The output of the Activity will provide the W3C Membership and the Web Community in general with an important feedback mechanism that provides information about how new techniques and solutions propagate on the Web and how they affect the way the Web is being used. It may also provide information about existing performance bottlenecks, usability problems etc. which when identified can result in more focused solutions with higher chance of faster deployment.
The true value of this proposed Activity relies on being able to take regular, representative samples over a relatively long period so that the dynamics of the Web can be modelled and reflected back into the evolution of the Web.
This Activity is intended to last 12 months from November 5, 1998.

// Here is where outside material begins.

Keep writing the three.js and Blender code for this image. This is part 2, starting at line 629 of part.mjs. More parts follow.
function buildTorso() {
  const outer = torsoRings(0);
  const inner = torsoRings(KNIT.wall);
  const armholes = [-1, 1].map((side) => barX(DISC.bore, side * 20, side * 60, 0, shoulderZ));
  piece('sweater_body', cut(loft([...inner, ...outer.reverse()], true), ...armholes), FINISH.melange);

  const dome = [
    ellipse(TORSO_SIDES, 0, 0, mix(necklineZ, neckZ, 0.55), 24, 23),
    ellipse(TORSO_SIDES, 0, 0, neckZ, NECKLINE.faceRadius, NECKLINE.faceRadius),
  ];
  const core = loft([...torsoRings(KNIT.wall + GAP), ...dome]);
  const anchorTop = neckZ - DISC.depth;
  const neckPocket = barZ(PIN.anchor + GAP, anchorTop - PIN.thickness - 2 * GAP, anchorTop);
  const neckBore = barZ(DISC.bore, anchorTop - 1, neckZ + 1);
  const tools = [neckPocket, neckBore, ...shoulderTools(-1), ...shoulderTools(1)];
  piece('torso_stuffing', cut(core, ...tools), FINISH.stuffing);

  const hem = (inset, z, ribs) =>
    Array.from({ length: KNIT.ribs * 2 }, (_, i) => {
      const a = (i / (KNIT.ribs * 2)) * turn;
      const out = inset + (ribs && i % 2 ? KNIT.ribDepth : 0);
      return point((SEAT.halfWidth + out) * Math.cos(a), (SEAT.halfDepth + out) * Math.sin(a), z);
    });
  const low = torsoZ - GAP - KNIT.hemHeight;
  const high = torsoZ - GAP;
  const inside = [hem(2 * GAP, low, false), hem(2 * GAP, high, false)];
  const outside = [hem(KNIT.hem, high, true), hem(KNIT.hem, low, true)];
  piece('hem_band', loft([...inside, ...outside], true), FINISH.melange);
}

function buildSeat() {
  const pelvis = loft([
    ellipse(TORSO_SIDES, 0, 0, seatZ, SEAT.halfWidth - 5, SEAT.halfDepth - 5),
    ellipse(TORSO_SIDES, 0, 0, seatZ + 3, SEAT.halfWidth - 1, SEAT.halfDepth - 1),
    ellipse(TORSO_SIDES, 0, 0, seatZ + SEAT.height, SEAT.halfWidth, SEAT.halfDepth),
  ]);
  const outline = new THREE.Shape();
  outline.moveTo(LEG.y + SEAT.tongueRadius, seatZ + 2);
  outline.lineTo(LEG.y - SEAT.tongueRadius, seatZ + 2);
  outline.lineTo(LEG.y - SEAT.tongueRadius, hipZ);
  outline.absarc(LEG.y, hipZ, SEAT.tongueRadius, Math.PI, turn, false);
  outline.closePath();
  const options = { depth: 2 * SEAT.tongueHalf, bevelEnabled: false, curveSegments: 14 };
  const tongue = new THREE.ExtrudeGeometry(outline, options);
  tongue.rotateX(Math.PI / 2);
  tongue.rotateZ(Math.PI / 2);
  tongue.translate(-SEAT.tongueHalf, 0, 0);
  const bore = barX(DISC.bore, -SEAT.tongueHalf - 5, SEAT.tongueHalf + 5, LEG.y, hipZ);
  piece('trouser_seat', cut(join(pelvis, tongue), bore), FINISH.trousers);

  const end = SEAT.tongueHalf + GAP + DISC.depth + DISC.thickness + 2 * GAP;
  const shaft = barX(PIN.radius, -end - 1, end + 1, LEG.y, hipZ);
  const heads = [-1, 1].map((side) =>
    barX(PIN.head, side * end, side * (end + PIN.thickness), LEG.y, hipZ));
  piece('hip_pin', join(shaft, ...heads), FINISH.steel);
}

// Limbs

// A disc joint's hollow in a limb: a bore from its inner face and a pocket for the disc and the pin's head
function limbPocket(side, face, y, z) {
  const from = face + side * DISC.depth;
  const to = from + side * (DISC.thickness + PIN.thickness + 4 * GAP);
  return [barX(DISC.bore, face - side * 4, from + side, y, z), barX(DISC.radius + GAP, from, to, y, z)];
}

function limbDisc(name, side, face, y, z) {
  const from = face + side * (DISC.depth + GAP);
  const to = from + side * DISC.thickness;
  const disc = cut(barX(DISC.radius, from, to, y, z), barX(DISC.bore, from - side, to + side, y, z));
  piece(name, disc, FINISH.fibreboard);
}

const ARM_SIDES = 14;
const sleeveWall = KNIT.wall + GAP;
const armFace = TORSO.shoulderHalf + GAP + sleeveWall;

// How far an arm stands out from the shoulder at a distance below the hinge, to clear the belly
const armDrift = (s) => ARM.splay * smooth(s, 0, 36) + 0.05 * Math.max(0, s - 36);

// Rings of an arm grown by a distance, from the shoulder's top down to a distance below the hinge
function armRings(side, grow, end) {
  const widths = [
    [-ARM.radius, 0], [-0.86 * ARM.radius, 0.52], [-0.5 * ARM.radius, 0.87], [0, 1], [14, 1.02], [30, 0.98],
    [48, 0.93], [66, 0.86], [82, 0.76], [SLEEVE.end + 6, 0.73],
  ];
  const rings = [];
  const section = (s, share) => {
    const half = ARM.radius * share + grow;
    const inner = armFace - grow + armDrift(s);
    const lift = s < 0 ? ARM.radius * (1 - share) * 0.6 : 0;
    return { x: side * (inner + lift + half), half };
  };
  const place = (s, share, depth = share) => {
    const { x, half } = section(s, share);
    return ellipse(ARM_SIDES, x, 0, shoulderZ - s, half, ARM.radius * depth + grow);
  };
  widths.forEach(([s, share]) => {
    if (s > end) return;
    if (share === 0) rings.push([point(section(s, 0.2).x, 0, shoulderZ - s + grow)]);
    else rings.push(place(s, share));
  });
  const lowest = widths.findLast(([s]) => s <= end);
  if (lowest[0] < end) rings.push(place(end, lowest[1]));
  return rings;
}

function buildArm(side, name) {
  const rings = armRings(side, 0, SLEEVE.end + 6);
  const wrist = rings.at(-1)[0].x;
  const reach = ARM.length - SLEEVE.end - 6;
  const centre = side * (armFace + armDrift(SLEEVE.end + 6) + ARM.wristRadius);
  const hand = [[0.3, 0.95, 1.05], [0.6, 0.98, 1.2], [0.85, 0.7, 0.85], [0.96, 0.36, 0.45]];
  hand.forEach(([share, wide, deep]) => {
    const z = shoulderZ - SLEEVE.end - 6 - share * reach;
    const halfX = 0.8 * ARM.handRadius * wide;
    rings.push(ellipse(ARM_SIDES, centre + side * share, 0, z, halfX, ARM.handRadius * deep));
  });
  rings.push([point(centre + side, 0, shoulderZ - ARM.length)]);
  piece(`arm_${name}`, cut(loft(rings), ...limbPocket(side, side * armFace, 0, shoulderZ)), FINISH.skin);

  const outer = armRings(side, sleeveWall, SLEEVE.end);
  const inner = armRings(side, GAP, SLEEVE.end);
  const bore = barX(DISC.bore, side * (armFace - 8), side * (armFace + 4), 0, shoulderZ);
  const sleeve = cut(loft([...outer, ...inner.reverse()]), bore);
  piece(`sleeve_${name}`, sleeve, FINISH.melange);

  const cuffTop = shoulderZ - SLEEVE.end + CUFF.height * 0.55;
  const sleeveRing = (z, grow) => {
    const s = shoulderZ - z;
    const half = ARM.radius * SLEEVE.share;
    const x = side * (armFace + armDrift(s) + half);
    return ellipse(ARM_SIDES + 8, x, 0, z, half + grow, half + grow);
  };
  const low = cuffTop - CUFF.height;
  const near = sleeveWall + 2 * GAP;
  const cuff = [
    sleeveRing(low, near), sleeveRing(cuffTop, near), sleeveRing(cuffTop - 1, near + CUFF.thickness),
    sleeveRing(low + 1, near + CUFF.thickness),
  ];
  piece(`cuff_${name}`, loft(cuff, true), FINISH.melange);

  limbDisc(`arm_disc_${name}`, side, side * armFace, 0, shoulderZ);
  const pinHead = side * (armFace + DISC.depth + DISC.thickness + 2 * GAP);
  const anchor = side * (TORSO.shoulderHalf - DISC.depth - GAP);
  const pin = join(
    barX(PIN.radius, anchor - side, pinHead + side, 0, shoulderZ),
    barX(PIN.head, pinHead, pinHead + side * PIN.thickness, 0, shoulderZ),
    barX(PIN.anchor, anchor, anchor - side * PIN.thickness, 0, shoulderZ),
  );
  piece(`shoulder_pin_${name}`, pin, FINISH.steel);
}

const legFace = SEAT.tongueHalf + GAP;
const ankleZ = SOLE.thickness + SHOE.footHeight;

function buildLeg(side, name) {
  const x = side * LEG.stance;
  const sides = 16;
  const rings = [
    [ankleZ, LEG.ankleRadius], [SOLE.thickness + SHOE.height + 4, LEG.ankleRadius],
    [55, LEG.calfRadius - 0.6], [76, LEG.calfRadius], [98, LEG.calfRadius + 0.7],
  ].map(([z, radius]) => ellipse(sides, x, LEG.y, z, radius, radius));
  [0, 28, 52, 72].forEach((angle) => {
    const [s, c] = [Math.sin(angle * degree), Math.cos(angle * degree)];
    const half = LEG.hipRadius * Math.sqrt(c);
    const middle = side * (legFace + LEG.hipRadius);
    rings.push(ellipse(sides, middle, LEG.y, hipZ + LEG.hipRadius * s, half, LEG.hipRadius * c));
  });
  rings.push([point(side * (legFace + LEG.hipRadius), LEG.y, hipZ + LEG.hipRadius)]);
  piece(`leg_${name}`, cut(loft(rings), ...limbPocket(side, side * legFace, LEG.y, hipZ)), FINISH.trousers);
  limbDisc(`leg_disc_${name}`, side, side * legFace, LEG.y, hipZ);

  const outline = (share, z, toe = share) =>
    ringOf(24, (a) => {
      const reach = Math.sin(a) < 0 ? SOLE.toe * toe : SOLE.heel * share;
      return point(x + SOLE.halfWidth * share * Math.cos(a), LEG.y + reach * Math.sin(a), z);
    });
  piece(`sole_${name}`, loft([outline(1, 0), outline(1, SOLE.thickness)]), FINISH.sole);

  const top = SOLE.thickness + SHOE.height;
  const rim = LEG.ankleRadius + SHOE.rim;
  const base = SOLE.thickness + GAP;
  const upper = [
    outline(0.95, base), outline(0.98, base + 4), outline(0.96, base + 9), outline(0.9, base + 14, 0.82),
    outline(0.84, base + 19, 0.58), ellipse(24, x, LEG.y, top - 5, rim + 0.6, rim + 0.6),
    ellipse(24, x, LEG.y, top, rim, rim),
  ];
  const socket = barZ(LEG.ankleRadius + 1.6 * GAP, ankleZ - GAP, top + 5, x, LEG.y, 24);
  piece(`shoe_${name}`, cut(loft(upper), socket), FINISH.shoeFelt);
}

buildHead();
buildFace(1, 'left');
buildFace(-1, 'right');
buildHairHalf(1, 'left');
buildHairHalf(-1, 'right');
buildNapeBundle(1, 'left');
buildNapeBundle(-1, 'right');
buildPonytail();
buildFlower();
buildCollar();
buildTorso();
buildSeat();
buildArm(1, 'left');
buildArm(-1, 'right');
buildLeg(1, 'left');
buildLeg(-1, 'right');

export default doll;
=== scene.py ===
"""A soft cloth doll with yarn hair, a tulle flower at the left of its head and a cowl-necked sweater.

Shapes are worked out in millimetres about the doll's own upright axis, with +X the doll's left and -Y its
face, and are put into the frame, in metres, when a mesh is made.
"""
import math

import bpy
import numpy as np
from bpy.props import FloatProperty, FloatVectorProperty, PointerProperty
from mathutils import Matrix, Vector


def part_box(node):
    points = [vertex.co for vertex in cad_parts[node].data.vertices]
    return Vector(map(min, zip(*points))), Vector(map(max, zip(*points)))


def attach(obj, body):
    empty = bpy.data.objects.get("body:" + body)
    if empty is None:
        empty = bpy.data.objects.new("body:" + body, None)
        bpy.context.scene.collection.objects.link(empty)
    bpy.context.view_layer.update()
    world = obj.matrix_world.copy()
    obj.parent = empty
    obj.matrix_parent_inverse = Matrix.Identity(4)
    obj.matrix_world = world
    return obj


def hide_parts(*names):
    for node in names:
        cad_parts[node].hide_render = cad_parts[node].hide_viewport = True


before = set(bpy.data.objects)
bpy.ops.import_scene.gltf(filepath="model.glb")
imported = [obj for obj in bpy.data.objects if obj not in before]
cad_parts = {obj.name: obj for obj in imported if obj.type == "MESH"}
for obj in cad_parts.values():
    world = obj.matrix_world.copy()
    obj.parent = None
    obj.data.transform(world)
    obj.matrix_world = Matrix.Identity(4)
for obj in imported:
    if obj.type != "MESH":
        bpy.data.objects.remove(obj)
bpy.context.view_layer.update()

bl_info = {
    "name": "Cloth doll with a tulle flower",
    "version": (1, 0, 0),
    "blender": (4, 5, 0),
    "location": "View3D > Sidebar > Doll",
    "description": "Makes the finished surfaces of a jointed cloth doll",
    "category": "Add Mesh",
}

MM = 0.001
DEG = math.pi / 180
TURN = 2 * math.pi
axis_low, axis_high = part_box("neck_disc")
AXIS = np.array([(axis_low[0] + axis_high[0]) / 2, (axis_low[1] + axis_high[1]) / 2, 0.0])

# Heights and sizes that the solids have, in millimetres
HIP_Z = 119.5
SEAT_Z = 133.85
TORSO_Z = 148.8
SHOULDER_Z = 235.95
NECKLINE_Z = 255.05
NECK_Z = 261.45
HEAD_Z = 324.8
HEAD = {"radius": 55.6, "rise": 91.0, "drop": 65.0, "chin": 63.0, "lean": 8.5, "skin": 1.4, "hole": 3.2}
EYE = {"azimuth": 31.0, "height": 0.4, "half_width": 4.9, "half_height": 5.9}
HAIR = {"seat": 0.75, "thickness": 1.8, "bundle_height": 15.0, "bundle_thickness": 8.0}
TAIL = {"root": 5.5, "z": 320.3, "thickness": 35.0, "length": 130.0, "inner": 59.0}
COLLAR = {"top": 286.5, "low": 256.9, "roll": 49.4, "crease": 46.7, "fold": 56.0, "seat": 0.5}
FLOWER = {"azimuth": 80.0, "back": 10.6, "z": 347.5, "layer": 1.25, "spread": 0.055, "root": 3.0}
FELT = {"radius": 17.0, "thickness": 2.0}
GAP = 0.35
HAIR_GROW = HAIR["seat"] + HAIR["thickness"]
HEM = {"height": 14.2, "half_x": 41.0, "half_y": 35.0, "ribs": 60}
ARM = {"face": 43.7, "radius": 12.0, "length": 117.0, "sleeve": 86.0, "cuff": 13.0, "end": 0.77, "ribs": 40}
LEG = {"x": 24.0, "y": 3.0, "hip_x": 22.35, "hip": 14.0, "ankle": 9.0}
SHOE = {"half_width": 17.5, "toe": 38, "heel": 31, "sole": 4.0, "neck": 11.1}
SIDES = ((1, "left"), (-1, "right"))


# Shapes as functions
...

The Activity will be kicked off by the Web Characterization Workshop, November 5, 1998 in Boston, MA, with the intent of bringing together both W3C Members and Web characterization experts. The results of the Workshop will be the identification of organizations that wish to and could participate in the Working Group, and the formation of the Interest Group.
More information can be found in the Workshop invitation and program.

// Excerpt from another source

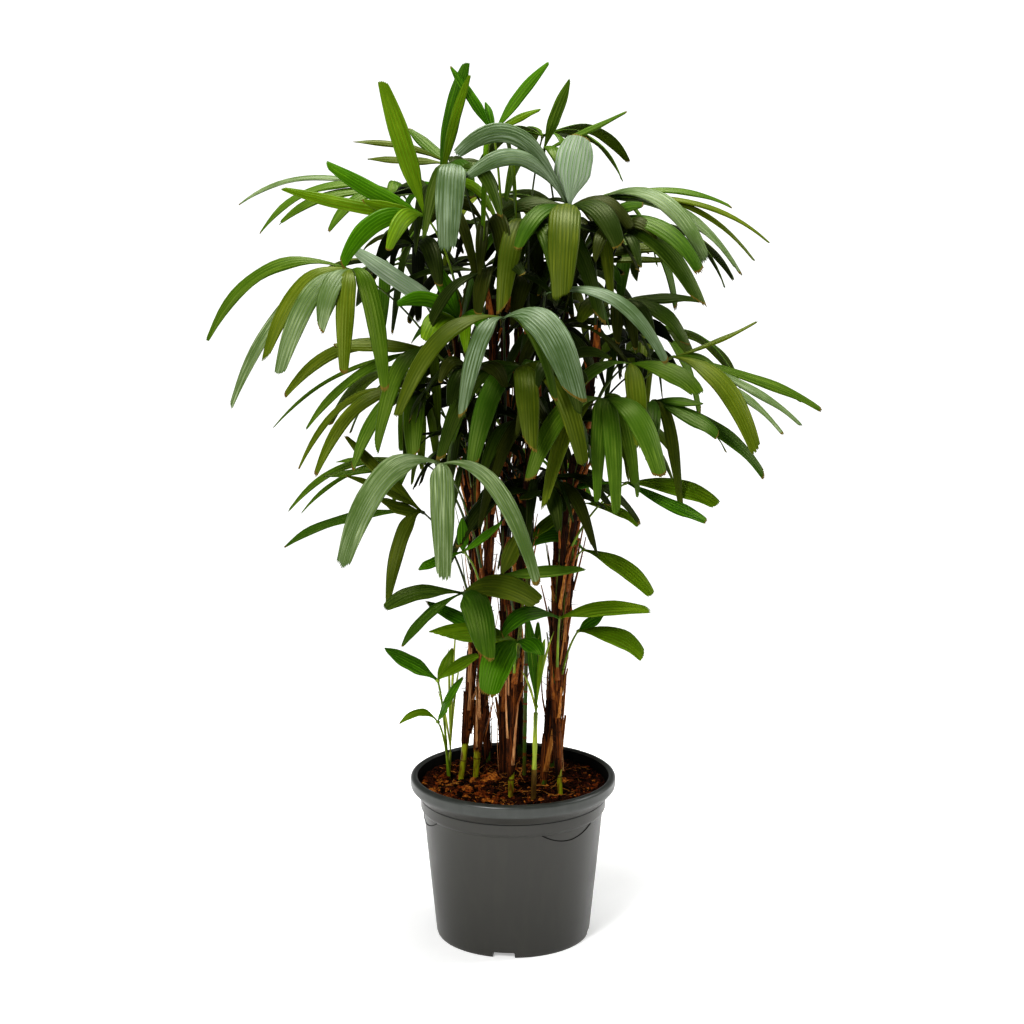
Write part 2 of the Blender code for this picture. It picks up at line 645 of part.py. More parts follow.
def settle_leaflet(name, frond, leaflet, placed, siblings):
    """Find the first turn and height at which the leaflet crosses nothing, or None."""
    hub = Vector(frond.hub) * CM
    face = face_direction(frond.face)
    right, back, up, width, arch = leaflet
    for turn, rise in by_size(LEAFLET_TURNS_DEG, LEAFLET_RAISES_CM):
        run = Vector((right, back, up + rise)) * CM
        run.rotate(Matrix.Rotation(math.radians(turn), 3, "Z"))
        line = leaflet_line(hub, hub + run, (arch + rise * 0.5) * CM)
        trial = leaflet_mesh(line, face, width * MM, CLEARANCE)
        if placed.hits(trial, name):
            continue
        outer = leaflet_mesh(line, face, width * MM, CLEARANCE, LEAFLET_FREE_FROM)
        if siblings.hits(outer):
            continue
        placed.add(name, trial)
        siblings.add(name, outer)
        return leaflet_mesh(line, face, width * MM)
    return None


def keep_largest_body(mesh):
    """Delete scraps that joining left loose from the frond."""
    shape = bmesh.new()
    shape.from_mesh(mesh)
    left = set(shape.verts)
    bodies = []
    while left:
        stack = [left.pop()]
        body = set(stack)
        while stack:
            for edge in stack.pop().link_edges:
                for vert in edge.verts:
                    if vert not in body:
                        body.add(vert)
                        stack.append(vert)
        left -= body
        bodies.append(body)
    bodies.sort(key=len)
    for body in bodies[:-1]:
        bmesh.ops.delete(shape, geom=list(body), context="VERTS")
    bmesh.ops.triangulate(shape, faces=shape.faces)
    shape.to_mesh(mesh)
    shape.free()


def is_closed(mesh):
    """Say whether every edge has two faces once points under 0.0001 mm apart are one."""
    spots = [tuple(round(value / (0.0001 * MM)) for value in v.co) for v in mesh.vertices]
    uses = {}
    for face in mesh.polygons:
        ring = [spots[index] for index in face.vertices]
        if len(set(ring)) < 3:
            continue
        for start, end in zip(ring, ring[1:] + ring[:1]):
            edge = (min(start, end), max(start, end))
            uses[edge] = uses.get(edge, 0) + 1
    return all(count == 2 for count in uses.values())


def joined(name, stalk, leaflets, mat, parts):
    """Join a stalk with its leaflets, and any second stalk, to one closed body."""
    pieces = new_collection(f"{name}_pieces")
    for index, mesh in enumerate(leaflets):
        add_object(f"{name}_leaflet_{index}", mesh, None, pieces)
    frond = add_object(name, stalk, mat, parts)
    union = frond.modifiers.new("Join", "BOOLEAN")
    union.operation = "UNION"
    union.operand_type = "COLLECTION"
    union.collection = pieces
    for solver in ("EXACT", "MANIFOLD"):
        union.solver = solver
        mesh = evaluated_mesh(frond)
        keep_largest_body(mesh)
        if is_closed(mesh):
            break
    frond.modifiers.remove(union)
    frond.data = mesh
    mesh.materials.clear()
    mesh.materials.append(mat)
    for piece in list(pieces.objects):
        bpy.data.objects.remove(piece, do_unlink=True)
    bpy.data.collections.remove(pieces)
    return frond


def add_canes(parts, placed):
    """Make every cane and keep its surface."""
    bark = material("cane_fibre", (0.070, 0.033, 0.015), 0.85)
    for cane in CANES:
        name = f"cane_{cane.name}"
        cane_solid = add_object(name, cane_mesh(cane), bark, parts)
        cane_solid.data.shade_smooth()
        placed.add(name, cane_mesh(cane))


def settle_stalks(placed):
    """Set every stalk first and return rows of (node's name, frond, stalk's mesh)."""
    rows = []
    for shoot in SHOOTS:
        for index, frond in enumerate(shoot.fronds):
            foot = Vector((*shoot.foot, (SOIL_LEVEL + GAP) / CM)) * CM
            foot.x += index * STALK_BASE_RADIUS
            stalk = settle_shoot(shoot.name, foot, Vector(frond.hub) * CM, placed)
            rows.append((shoot.name, frond, stalk))
    for cane in CANES:
        for index, frond in enumerate(cane.fronds):
            name = f"frond_{cane.name}_{index + 1}"
            rows.append((name, frond, settle_stalk(name, cane, Vector(frond.hub) * CM, placed)))
    return [row for row in rows if row[2] is not None]


def add_fronds(parts, placed):
    """Set every stalk, then every leaflet, and join each node's pieces."""
    greens = {tint: material(f"leaf_{tint}", colour, 0.45) for tint, colour in TINTS.items()}
    pieces = {}
    tints = {}
    for name, frond, stalk in settle_stalks(placed):
        siblings = Obstacles()
        found = [settle_leaflet(name, frond, leaflet, placed, siblings)
                 for leaflet in frond.leaflets]
        pieces.setdefault(name, []).append(stalk)
        pieces[name] += [mesh for mesh in found if mesh is not None]
        tints[name] = frond.tint
    for name, meshes in pieces.items():
        joined(name, meshes[0], meshes[1:], greens[tints[name]], parts)


def main():
    """Build the pot, the potting mix, the canes and the fronds."""
    clear_scene()
    parts = new_collection(PLANT_NAME)
    cutters = new_collection("cutters")
    placed = Obstacles()
    add_pot(parts, cutters)
    add_soil(parts)
    add_canes(parts, placed)
    add_fronds(parts, placed)


main()
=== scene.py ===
"""Dresses a potted lady palm: pleated fans, fibrous canes, bark mix and a moulded pot.

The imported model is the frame.  The fans, stalks and canes follow the same table and
the same rules as its solids, carried to finer shapes.  Lengths are metres unless a
name says cm or mm; +X is to the right of the plant's front, +Y behind it, +Z up.
"""

import logging
import math
from dataclasses import dataclass, field
from enum import Enum
from functools import cache
from typing import NamedTuple, Sequence

import bpy
import numpy as np
from mathutils import Matrix, Vector
from mathutils.bvhtree import BVHTree

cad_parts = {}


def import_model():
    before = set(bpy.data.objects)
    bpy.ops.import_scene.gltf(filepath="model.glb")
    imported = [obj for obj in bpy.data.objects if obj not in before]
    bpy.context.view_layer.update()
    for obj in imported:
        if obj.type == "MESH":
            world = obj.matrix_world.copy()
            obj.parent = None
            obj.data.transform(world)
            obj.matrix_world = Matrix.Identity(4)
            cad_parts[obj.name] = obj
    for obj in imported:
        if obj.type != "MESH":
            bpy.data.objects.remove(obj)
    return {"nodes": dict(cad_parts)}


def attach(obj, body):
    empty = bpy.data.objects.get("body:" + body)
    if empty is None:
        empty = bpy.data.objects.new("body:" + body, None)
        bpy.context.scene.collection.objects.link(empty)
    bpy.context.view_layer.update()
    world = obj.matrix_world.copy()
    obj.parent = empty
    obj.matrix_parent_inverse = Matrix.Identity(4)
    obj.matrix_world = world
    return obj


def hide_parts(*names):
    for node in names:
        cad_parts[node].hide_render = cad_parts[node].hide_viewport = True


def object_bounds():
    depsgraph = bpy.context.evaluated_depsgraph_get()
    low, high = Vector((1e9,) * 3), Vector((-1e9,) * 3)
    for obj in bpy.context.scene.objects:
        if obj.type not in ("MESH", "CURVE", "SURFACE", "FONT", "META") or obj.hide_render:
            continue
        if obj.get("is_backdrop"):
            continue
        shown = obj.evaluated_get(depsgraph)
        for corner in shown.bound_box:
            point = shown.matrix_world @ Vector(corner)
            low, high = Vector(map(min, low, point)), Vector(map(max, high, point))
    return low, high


LOG = logging.getLogger("lady_palm")
CM = 0.01
MM = 0.001
BODY = "root"
BLADE_MAP = "blade"
CANE_SEED = 19

# the pot and the level of its mix, as in the frame's solids
POT_HEIGHT = 0.227
SOIL_LEVEL = 0.212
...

The WCG-II is intended to work using a request/response based model similar to the one used between the HTTP-NG PDG and the WCG. Requests will be formally issued by the Interest Group and by W3C Activities and the WCG-II will respond with realistic time lines for when and how results can be made available.
The WCG-II will start its work by formally soliciting requests for characterization data needed by other W3C Working Groups and Activities. The solicitation process is intended to occur at six-month intervals, enough time for the Working Group to understand and respond to the requests of the other W3C Groups. Requests from the Interest Group will be dealt with on a case by case basis.
The focus of the WCG-II is expected to include the following tasks:
WCG-II participation is defined in the Member Resources section.
The role of the Interest Group is to be a public discussion forum for bulk data providers and reduced data consumers, and to provide requests and feedback to the Working Group. It is expected that the tools and dissemination mechanism produced by the Working Group will benefit from a feedback mechanism with its immediate users, as well as their continuous review.
Furthermore, the intent of the IG is to establish connections to the Web Community as well as the Internet Community and to provide recommendations and guide lines for Web specifications and implementations. Developments like SURGE can have direct impact on products like caches, Web servers, and proxies; as well as measurement tools and benchmarks like Webstone, SpecWeb96, and WebBench2.0.
Participation in the Interest Group will be open to W3C members as well as non-W3C members. The role of the Interest Group will be to help focus the Working Group, monitor the progress of the Working Group, provide critical review of the work, and help filtering questions and issues presented to the Working Group.
The Working Group will communicate using an archived mailing list and a set of Web pages. The mailing list archives will be made available to the Membership. The group will have a teleconference twice a month, in which members, editors, the Chair and W3C staff representatives will take part. The frequency of the meetings can be increased at the discretion of the Chair, and the availability of resources. Minutes of phone conferences will be posted either on the mailing list or on a Web page.
The Interest Group will maintain its communications using an archive, public mailing list and a set of Web pages. All communication between the Interest Group and the Working Group should take place on the Interest Groups Web pages and/or mailing list.
|October 7, 1998||Advisory Committe ballot closes|
|October 21, 1998||Director's Decision|
|November 5, 1998||W3C Workshop (member and non-member) on Web characterizations, testbed simulators, and automatic characterization methodologies||Abstract reviewed Workshop with attendance limited to 50 participants|
|November 15, 1998||Identification and inclusion of new members into the Working Group||Milestone|
|November 15, 1998||Workshop minutes||Report to the Membership|
|December 5, 1998||Summary of Workshop outlining research opportunities and proposed solutions||W3C Note|
|December 5, 1998||Solicitation to other W3C Working Groups||Memo to other W3C Working Groups|
|December 5, 1998||Initial repository containing data sets, tools, and bibliography of Web characterization research||Initial online repository available to the public|
|January 5, 1998||Initial proposal for automatic Web characterization||W3C Note|
|January 5, 1998||Closing date for contracting with other W3C Working Groups||Milestone|
|February 5, 1998||Initial proposal for refined testbed||W3C Note|
|March 25, 1998||Fulfillment of contracts with other W3C Working Groups||Report to the Membership|
|April 5, 1998||Six month status report||Report to the Membership|
|April 15, 1998||Solicitation to other W3C Working Groups||Memo to other W3C Working Groups|
|May 15, 1998||Closing date for contracting with other W3C Working Groups||Milestone|
|August 5, 1999||Refined testbed||W3C Note w/ Software|
|September 5, 1999||Completed repository containing data sets, tools, and bibliography of Web characterization research||Online repository available to the public|
|October 25, 1999||Fulfillment of contracts with other W3C Working Groups||Report to the Membership|
|November 5, 1999||Twelve month status report||Report to the Membership|
The privacy concern surrounding log files should be taken into account during this Activity. Specifically, the tools developed should take into account the respect for individual privacy.
The intellectual property rights, IPR (e.g. copyright, patents, and trademarks) for existing software (as well as the log files as such, which count as databases in some legislations, and therefore are subject to protection) should be respected, but all software and other materials produced within the scope of this Activity should be subject to existing W3C IPR policy.
Participants in this Activity are required to inform the Chair and other participants prior to joining the group about any IPR concerns, claims and limitations that they might raise, at the beginning of the project.
Participants in the Interest Group, as well as the Working Group, are expected to make log files and relevant information available for analysis on their sites, and share generated data sets free of charge and on an equitable basis.